Buying local clothing gains global appeal

    1 of 1 2 of 1

      It’s the ultimate act of buying local: attending the city’s growing number of indie-craft events. Perusing the silk-screened Ts, hand-felted scarves, and reconstructed antique costume jewellery, it’s easy to think you’ve tapped into an underground community that’s unique to Vancouver.

      But the fact is, the phenomenon is growing worldwide. No one knows this better than Faythe Levine, author of 2008’s Handmade Nation: The Rise of DIY, Art, Craft, and Design (Princeton Architectural Press) and director and producer of the documentary of the same name. She’s seen it—and recorded it—firsthand: the Austin seamstress who embroiders sign language on cowboy shirts; the Knitta group, which tags New York with its knitted “graffiti”; and the L.A. crafter who makes tiny hand-drawn wooden bird brooches. And she’s travelled as far away as Australia to talk about it.


      Watch a sneak preview of Handmade Nation.

      Now she’s hitting Vancouver with her film, in the kind of DIY style that suits her subject matter. The city’s first screening of Handmade Nation will take place next Thursday (July 9) at 8 p.m. at the Rio Theatre (1660 East Broadway), preceded by an hourlong Got Craft? market. Levine will lead a Q & A and do a book signing after the screening.

      For Levine, the light went on when, as the designer of such items as a machine-sewn plush owl with a pocket in the back for messages, she was selling her wares at the Renegade Craft Fair in Chicago in 2003. “I saw all these like-minded people and the vendors interacting with the customers—I saw there was something bigger going on, and it just took a year to really develop it to the point where I wanted to make a documentary,” she explains to the Straight by phone from her home base of Milwaukee, where she also established the popular Art vs. Craft fairs.

      That “something bigger” wasn’t just the craft fairs she began travelling to across the U.S.; there was also a burgeoning on-line community where crafters were setting up shops on hubs like Etsy.com.

      Levine also witnessed the rise of original events around the act and sale of crafting. “People are doing more hands-on events where, say, crafting groups meet at bars,” relates Levine. “There are more events like people coming together to work on hats for homeless people to keep them warm. I think the craft fairs have become social gatherings, with organic food or homemade food.”

      What Levine also recognizes in her book and film is that this art movement that’s largely driven by women owes a lot to the punk and zine scenes. And she’s seeing something political happening: people making and wearing indie crafts as an act against mass consumption.

      “By choosing to make something yourself out of recycled materials, you’re choosing against waste, you’re choosing against big-box retailers,” Levine explains.

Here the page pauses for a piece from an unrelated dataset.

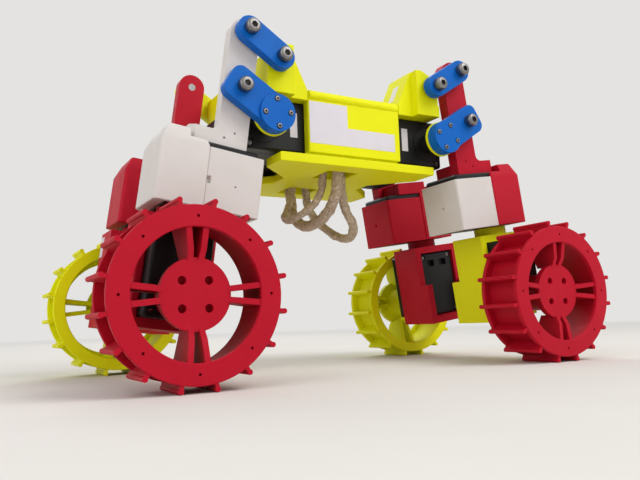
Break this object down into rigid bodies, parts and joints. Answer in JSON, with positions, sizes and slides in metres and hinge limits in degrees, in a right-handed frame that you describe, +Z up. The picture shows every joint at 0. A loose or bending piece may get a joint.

      For her, the drive to make things with her hands has its roots in Girl Scouts, summer camp, and after-school programs. “Personally, I think my motivation comes out of that sense of self-worth and gratification that comes out of completing a project you had a part in creating. It’s very empowering: to pick the yarn, pick the stitch, pick the materials. Something I’m interested in presenting or expressing is that creating is very empowering.”

      Things have changed a bit since Levine conceived her film and book—chain and department stores have borrowed the indie, handmade look for their mass-produced clothes and accessories. Does she think things are becoming too corporate?

      “I think there are pros and cons. The handmade aesthetic has been really co-opted as a marketing trend right now—some could view it as disappointing,” Levine says. “But I see it this way: if I’m unfamiliar with handmade culture and I go to Target and it has silk-screening and an unfinished edge on a T-shirt, then I open my paper the next day and see an ad for that boutique that sells things that look like that too, then all of a sudden that aesthetic is more approachable to me. People’s designs have also gotten ripped off. But a wider audience has gotten exposed to the work; it’s not as insular.”